### [RECORDED DATA]
__________
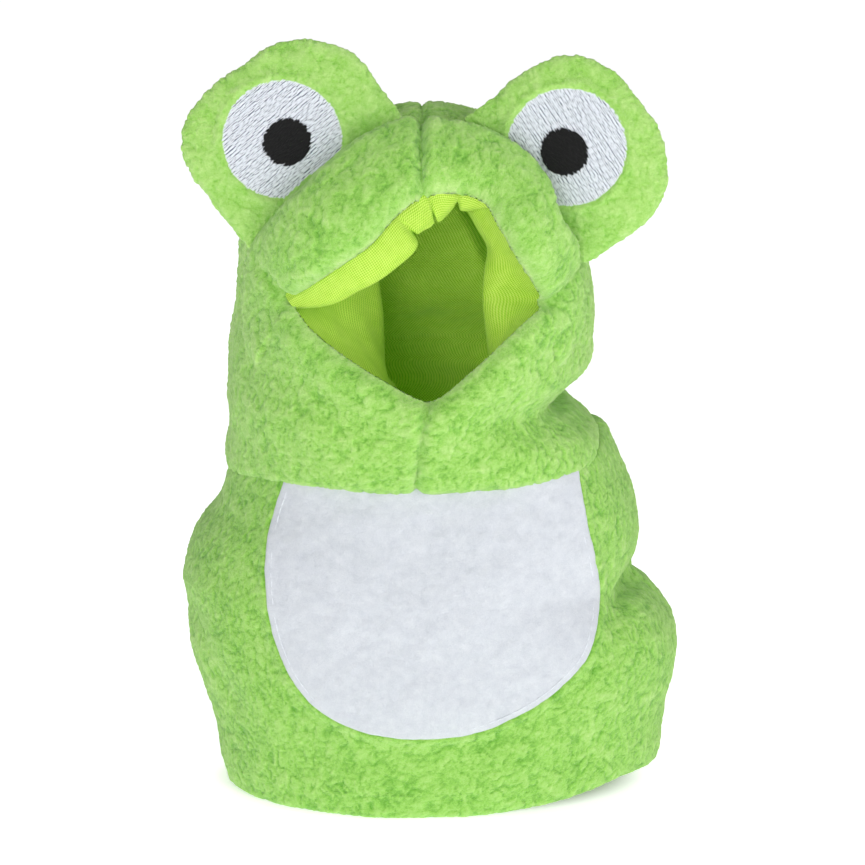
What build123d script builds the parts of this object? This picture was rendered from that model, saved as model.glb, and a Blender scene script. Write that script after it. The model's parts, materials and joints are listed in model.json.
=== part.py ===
from build123d import *

import math
import os

# Frog hand puppet: a pile-fabric hood with a face opening and two padded eyes, sewn to an
# open-ended body sleeve. Millimetres. +Z is up, the face looks along -Y, and the origin is
# at the middle of the hem's footprint, on the surface that the puppet stands on.

# ---------------------------------------------------------------- fabrics
FLEECE = 3.0  # pile fabric of the hood and body
LINING = 0.6  # woven lining
FELT = 1.2  # brushed felt of the belly patch
EMBROIDERY = 0.8  # satin stitches of the eye white
PUPIL_STITCHES = 0.6  # further satin stitches of the pupil
THREAD_RADIUS = 0.3

# ---------------------------------------------------------------- body sleeve
BODY_TOP = 88.0  # upper edge of the sleeve, where the neck seam starts
# height, half width and half depth of the sleeve's outside
BODY_SECTIONS = [
    (0.0, 57.5, 40.0),
    (10.0, 60.0, 42.0),
    (24.0, 63.0, 43.5),
    (45.0, 67.5, 45.0),
    (58.0, 65.0, 44.0),
    (67.0, 57.0, 40.5),
    (73.4, 44.5, 32.5),
    (75.0, 43.0, 31.5),
    (BODY_TOP, 43.0, 31.5),
]
HEM_DEPTH = 12.0  # fleece turned up inside the lower edge
HEM_RISE = 2.0  # how far the turned-up fleece starts above the edge
HEM_STITCH_HEIGHT = 7.0
HEM_STITCHES = 72
HEM_STITCH_LENGTH = 2.6

# ---------------------------------------------------------------- belly patch
PATCH_HALF_WIDTH = 43.0
PATCH_TOP_HALF_WIDTH = 38.5
PATCH_WIDEST = 56.0  # height of the widest point
PATCH_BOTTOM = 24.0
PATCH_TOP = 72.0
PATCH_STITCHES = 46
PATCH_STITCH_INSET = 2.0
PATCH_STITCH_LENGTH = 2.2

# ---------------------------------------------------------------- neck
NECK_PIVOT = 90.0  # height of the nod axis
NECK_RING = (88.6, 92.0)  # lower and upper face of the seam binding
NECK_RING_HALF = (48.8, 38.8)

# ---------------------------------------------------------------- hood
HOOD_BOTTOM = 89.0
HOOD_SECTIONS = [
    (HOOD_BOTTOM, 53.0, 43.0),
    (96.0, 52.0, 43.6),
    (112.0, 50.0, 44.6),
    (140.0, 48.6, 45.0),
]
DOME_BASE = 140.0
DOME_HEIGHT = 49.0
BROW_FRONT = -27.8  # the brow band lies in front of this plane
BROW_BOTTOM = 143.0
BROW_PROUD = 2.5  # folded edge stands proud of the hood

FACE_TOP = 167.5
FACE_TOP_HALF_WIDTH = 10.0
FACE_CORNER = (34.5, 139.5)  # half width and height of the opening's side corners
FACE_POINT = 115.5  # height of the V under the chin
FACE_CORNER_RADIUS = 5.0

# ---------------------------------------------------------------- eyes
# x, height and lean about Y of the seam that holds each eye; the eye pads face -Y
EYES = {
    "left": (-30.0, 171.7, -41.0),
    "right": (29.1, 172.5, 50.0),
}
EYE_SEAM_Y = -24.0
EYE_HALF_WIDTH = 26.0
EYE_BASE_HALF_WIDTH = 23.0
EYE_HEIGHT = 33.0
EYE_CORNER_RADIUS = 20.0
EYE_HALF_THICKNESS = 5.5
EYE_SEAM_RADIUS = 1.0
EYE_FULL_HEIGHT = 12.0  # where the pad reaches its full thickness
EYE_EDGE_SHARE = 0.8  # radius of the rounded top, as a share of the half thickness
EYE_FABRIC = 0.8
EYE_WHITE_RADIUS = 15.7
EYE_WHITE_HEIGHT = 10.0
EYE_PUPIL_RADIUS = 6.0

FAR = 400.0  # larger than the puppet, for half spaces


def half_space(axis, limit, above):
    """A box that fills everything above or below the limit along an axis."""
    middle = limit + (FAR / 2 if above else -FAR / 2)
    centre = Vector(*(middle if name == axis else 0.0 for name in "XYZ"))
    return Pos(centre) * Box(FAR, FAR, FAR)


def halves(shape, axis):
    """The shape cut in two at the origin: the low side, then the high side."""
    return (
        shape & half_space(axis, 0.0, False),
        shape & half_space(axis, 0.0, True),
    )


def ellipse_tube(sections, inset):
    """Solid through the stacked ellipses, each smaller by the inset."""
    outlines = [
        Plane.XY.offset(z) * Ellipse(half_width - inset, half_depth - inset)
        for z, half_width, half_depth in sections
    ]
    return loft(outlines, ruled=True)


def body_axes(height):
    """Half width and half depth of the sleeve's outside at a height."""
    for (z0, a0, b0), (z1, a1, b1) in zip(BODY_SECTIONS, BODY_SECTIONS[1:]):
        if z0 <= height <= z1:
            share = (height - z0) / (z1 - z0)
            return a0 + share * (a1 - a0), b0 + share * (b1 - b0)
    raise ValueError(f"{height} is outside the sleeve")


def body_form(inset):
    return ellipse_tube(BODY_SECTIONS, inset)


def hood_form(inset):
    """Closed hood: an oval tube under half an ellipsoid."""
    _, half_width, half_depth = HOOD_SECTIONS[-1]
    radii = (half_width - inset, half_depth - inset, DOME_HEIGHT - inset)
    dome = Pos(0, 0, DOME_BASE) * scale(Sphere(1), by=radii)
    return ellipse_tube(HOOD_SECTIONS, inset) + (dome & half_space("Z", DOME_BASE, True))


def face_opening():
    """Prism along Y through the front of the hood, in the outline of the face opening."""
    corner_x, corner_z = FACE_CORNER
    right = [(0, FACE_POINT), (corner_x, corner_z), (FACE_TOP_HALF_WIDTH, FACE_TOP)]
    left = [(-x, z) for x, z in reversed(right[1:])]
    outline = make_face(Polyline(*right, *left, close=True))
    outline = fillet(outline.vertices(), FACE_CORNER_RADIUS)
    front = Plane(origin=(0, 0, 0), x_dir=(1, 0, 0), z_dir=(0, -1, 0))
    return extrude(front * outline, FAR)


# ---------------------------------------------------------------- body sub-parts
def body_panels():
    """Front and back fleece panels, meeting at the side seams."""
    return halves(body_form(0) - body_form(FLEECE), "Y")


def body_linings():
    start = HEM_RISE + HEM_DEPTH
    shell = body_form(FLEECE) - body_form(FLEECE + LINING)
    return halves(shell & half_space("Z", start, True), "Y")


def hem_facing():
    """Fleece turned up inside the lower edge."""
    ring = body_form(FLEECE) - body_form(FLEECE + FLEECE / 2)
    ring = ring & half_space("Z", HEM_RISE, True)
    return ring & half_space("Z", HEM_RISE + HEM_DEPTH, False)


def patch_half_outline(inset):
    """Right-hand edge of the belly patch, from its top corner to its lowest point."""
    top = (PATCH_TOP_HALF_WIDTH - inset, PATCH_TOP)
    widest = (PATCH_HALF_WIDTH - inset, PATCH_WIDEST)
    bottom = (0, PATCH_BOTTOM + inset)
    side = TangentArc(widest, top, tangent=(0, 1))
    round_end = EllipticalCenterArc(
        (0, PATCH_WIDEST), widest[0], PATCH_WIDEST - bottom[1], start_angle=270, arc_size=90
    )
    return side, round_end


def belly_patch():
    side, round_end = patch_half_outline(0)
    right = [side, round_end]
    left = [mirror(edge, about=Plane.YZ) for edge in right]
    top = Line(left[0] @ 1, right[0] @ 1)
    front = Plane(origin=(0, 0, 0), x_dir=(1, 0, 0), z_dir=(0, -1, 0))
    prism = extrude(front * make_face([*right, *left, top]), 2 * PATCH_TOP)
    layer = body_form(-FELT) - body_form(0)
    return layer & prism & half_space("Y", 0.0, False)


def stitch(position, heading, length):
    """One visible stitch: a short straight length of thread."""
    thread = Cylinder(THREAD_RADIUS, length)
    return Plane(origin=position, z_dir=heading) * thread


def hem_stitching():
    """Running stitches round the hem, lying on the fleece."""
    half_width, half_depth = body_axes(HEM_STITCH_HEIGHT)
    lift = 2 * THREAD_RADIUS
    stitches = []
    for i in range(HEM_STITCHES):
        angle = 2 * math.pi * (i + 0.5) / HEM_STITCHES
        x = (half_width + lift) * math.cos(angle)
        y = (half_depth + lift) * math.sin(angle)
        heading = (-half_width * math.sin(angle), half_depth * math.cos(angle), 0)
        stitches.append(stitch((x, y, HEM_STITCH_HEIGHT), heading, HEM_STITCH_LENGTH))
    return Compound(children=stitches)


def on_belly(x, height, lift):
    """Point in front of the sleeve, the given distance off its outside."""
    half_width, half_depth = (axis + lift for axis in body_axes(height))
    return Vector(x, -half_depth * math.sqrt(1 - (x / half_width) ** 2), height)


def patch_stitching():
    """Running stitches just inside the edge of the belly patch."""
    side, round_end = patch_half_outline(PATCH_STITCH_INSET)
    per_half = PATCH_STITCHES // 2
    run = side.length + round_end.length
    lift = FELT + 2 * THREAD_RADIUS
    stitches = []
    for i in range(per_half):
        along = run * (i + 0.5) / per_half
        if along < round_end.length:
            edge, share = round_end, along / round_end.length
        else:
            edge, share = side, (along - round_end.length) / side.length
        spot, slope = edge @ share, edge % share
        for sign in (1, -1):
            place = on_belly(sign * spot.X, spot.Y, lift)
            ahead = on_belly(sign * (spot.X + slope.X), spot.Y + slope.Y, lift)
            stitches.append(stitch(place, ahead - place, PATCH_STITCH_LENGTH))
    return Compound(children=stitches)


# ---------------------------------------------------------------- neck and hood sub-parts
def neck_seam_binding():
    """Bound seam allowance of the neck, a flat oval ring over the sleeve's top edge."""
    low, high = NECK_RING
    _, half_width, half_depth = BODY_SECTIONS[-1]
    wall = FLEECE + LINING
    outer = Ellipse(*NECK_RING_HALF)
    inner = Ellipse(half_width - wall, half_depth - wall)
    return Pos(0, 0, low) * extrude(outer - inner, high - low)


def brow_region():
    return half_space("Y", BROW_FRONT, False) & half_space("Z", BROW_BOTTOM, True)


def hood_panels(opening):
    shell = hood_form(0) - hood_form(FLEECE) - brow_region() - opening
    return halves(shell, "X")


def brow_bands(opening):
    band = (hood_form(-BROW_PROUD) - hood_form(FLEECE)) & brow_region()
    return halves(band - opening, "X")


def hood_linings(opening):
    shell = hood_form(FLEECE) - hood_form(FLEECE + LINING) - opening
    return halves(shell, "X")


# ---------------------------------------------------------------- eyes
def eye_pad(inset):
    """Padded eye in its own frame: X along its seam, -Y its face, Z away from the seam."""
    corner = EYE_CORNER_RADIUS - inset
    high = EYE_HEIGHT - inset
    wide = EYE_HALF_WIDTH - inset
    low = -EYE_SEAM_RADIUS + inset
    front = Plane.XZ * make_face(
        Polyline(
            (-EYE_BASE_HALF_WIDTH + inset, low),
            (EYE_BASE_HALF_WIDTH - inset, low),
            (wide, EYE_FULL_HEIGHT),
            (wide, high),
            (-wide, high),
            (-wide, EYE_FULL_HEIGHT),
            close=True,
        )
    )
    front = extrude(front, FAR / 2, both=True)
    upright = front.edges().filter_by(Axis.Y).group_by(Axis.Z)[-1]
    front = fillet(upright, corner)

    thick = EYE_HALF_THICKNESS - inset
    thin = EYE_SEAM_RADIUS - inset
    side = Plane.YZ * make_face(
        Polyline(
            (-thin, low),
            (thin, low),
            (thick, EYE_FULL_HEIGHT),
            (thick, high),
            (-thick, high),
            (-thick, EYE_FULL_HEIGHT),
            close=True,
        )
    )
    side = extrude(side, FAR / 2, both=True)
    top = side.edges().filter_by(Axis.X).group_by(Axis.Z)[-1]
    side = fillet(top, thick * EYE_EDGE_SHARE)
    return front & side


def eye_sub_parts():
    """Front and back fabric, stuffing, embroidered white and pupil, in the eye's own frame."""
    outer, inner = eye_pad(0), eye_pad(EYE_FABRIC)
    front_fabric, back_fabric = halves(outer - inner, "Y")
    above_seam = half_space("Z", EYE_SEAM_RADIUS, True) & half_space("Y", 0.0, False)
    white_layer = (eye_pad(-EMBROIDERY) - outer) & above_seam
    pupil_layer = (eye_pad(-EMBROIDERY - PUPIL_STITCHES) - eye_pad(-EMBROIDERY)) & above_seam
    centre = Pos(0, 0, EYE_WHITE_HEIGHT) * Rot(90, 0, 0)
    return {
        "front": front_fabric,
        "back": back_fabric,
        "stuffing": inner,
        "white": white_layer & (centre * Cylinder(EYE_WHITE_RADIUS, FAR)),
        "pupil": pupil_layer & (centre * Cylinder(EYE_PUPIL_RADIUS, FAR)),
    }


def build():
    """Every sub-part of the puppet by its node's name."""
    opening = face_opening()
    body_front, body_back = body_panels()
    body_lining_front, body_lining_back = body_linings()
    hood_left, hood_right = hood_panels(opening)
    brow_left, brow_right = brow_bands(opening)
    lining_left, lining_right = hood_linings(opening)
    parts = {
        "body_front_panel": body_front,
        "body_back_panel": body_back,
        "body_lining_front": body_lining_front,
        "body_lining_back": body_lining_back,
        "hem_facing": hem_facing(),
        "hem_stitching": hem_stitching(),
        "belly_patch": belly_patch(),
        "belly_patch_stitching": patch_stitching(),
        "neck_seam_binding": neck_seam_binding(),
        "hood_left_panel": hood_left,
        "hood_right_panel": hood_right,
        "brow_band_left": brow_left,
        "brow_band_right": brow_right,
        "hood_lining_left": lining_left,
        "hood_lining_right": lining_right,
    }
    eye = eye_sub_parts()
    for side, (x, height, lean) in EYES.items():
        place = Pos(x, EYE_SEAM_Y, height) * Rot(0, lean, 0)
        for name, shape in eye.items():
            parts[f"eye_{side}_{name}"] = place * shape
    return parts


os.makedirs("parts", exist_ok=True)
for node, shape in build().items():
    export_step(shape, f"parts/{node}.step")
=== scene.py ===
"""Looks of the frog hand puppet: curly pile fabric, woven lining, felt patch and embroidered, padded eyes.

Shapes are worked out in millimetres in the row frame: +Z up, the face looks along -Y. Angles round the
puppet are 0 at the front and grow towards +X.
"""

import json
import math
from itertools import product

import bpy
import numpy as np
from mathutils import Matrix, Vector
from mathutils.bvhtree import BVHTree
from mathutils.geometry import delaunay_2d_cdt


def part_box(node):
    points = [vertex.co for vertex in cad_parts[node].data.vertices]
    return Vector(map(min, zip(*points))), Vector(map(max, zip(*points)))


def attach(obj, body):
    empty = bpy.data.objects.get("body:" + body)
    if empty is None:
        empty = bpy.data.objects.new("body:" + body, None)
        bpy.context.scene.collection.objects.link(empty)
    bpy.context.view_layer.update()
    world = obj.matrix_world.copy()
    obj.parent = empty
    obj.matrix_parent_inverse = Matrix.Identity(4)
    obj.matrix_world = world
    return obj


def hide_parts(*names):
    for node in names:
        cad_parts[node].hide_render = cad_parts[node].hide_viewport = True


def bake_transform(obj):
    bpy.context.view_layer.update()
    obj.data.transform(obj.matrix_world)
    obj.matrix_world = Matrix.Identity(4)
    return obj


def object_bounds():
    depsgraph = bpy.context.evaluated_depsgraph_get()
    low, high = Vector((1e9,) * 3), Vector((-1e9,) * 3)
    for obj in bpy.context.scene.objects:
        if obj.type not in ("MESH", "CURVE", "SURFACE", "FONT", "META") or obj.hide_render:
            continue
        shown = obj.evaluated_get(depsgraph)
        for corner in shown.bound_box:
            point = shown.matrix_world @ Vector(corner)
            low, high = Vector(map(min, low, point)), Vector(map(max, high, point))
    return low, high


MM = 0.001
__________
### [TASK DESCRIPTION]
Extract verbatim only those lines that run from the line with "for name, shape" to the line with "low, high = Vector((1e9,)", inclusive.

### [THE RESULT]
        for name, shape in eye.items():
            parts[f"eye_{side}_{name}"] = place * shape
    return parts


os.makedirs("parts", exist_ok=True)
for node, shape in build().items():
    export_step(shape, f"parts/{node}.step")
=== scene.py ===
"""Looks of the frog hand puppet: curly pile fabric, woven lining, felt patch and embroidered, padded eyes.

Shapes are worked out in millimetres in the row frame: +Z up, the face looks along -Y. Angles round the
puppet are 0 at the front and grow towards +X.
"""

import json
import math
from itertools import product

import bpy
import numpy as np
from mathutils import Matrix, Vector
from mathutils.bvhtree import BVHTree
from mathutils.geometry import delaunay_2d_cdt


def part_box(node):
    points = [vertex.co for vertex in cad_parts[node].data.vertices]
    return Vector(map(min, zip(*points))), Vector(map(max, zip(*points)))


def attach(obj, body):
    empty = bpy.data.objects.get("body:" + body)
    if empty is None:
        empty = bpy.data.objects.new("body:" + body, None)
        bpy.context.scene.collection.objects.link(empty)
    bpy.context.view_layer.update()
    world = obj.matrix_world.copy()
    obj.parent = empty
    obj.matrix_parent_inverse = Matrix.Identity(4)
    obj.matrix_world = world
    return obj


def hide_parts(*names):
    for node in names:
        cad_parts[node].hide_render = cad_parts[node].hide_viewport = True


def bake_transform(obj):
    bpy.context.view_layer.update()
    obj.data.transform(obj.matrix_world)
    obj.matrix_world = Matrix.Identity(4)
    return obj


def object_bounds():
    depsgraph = bpy.context.evaluated_depsgraph_get()
    low, high = Vector((1e9,) * 3), Vector((-1e9,) * 3)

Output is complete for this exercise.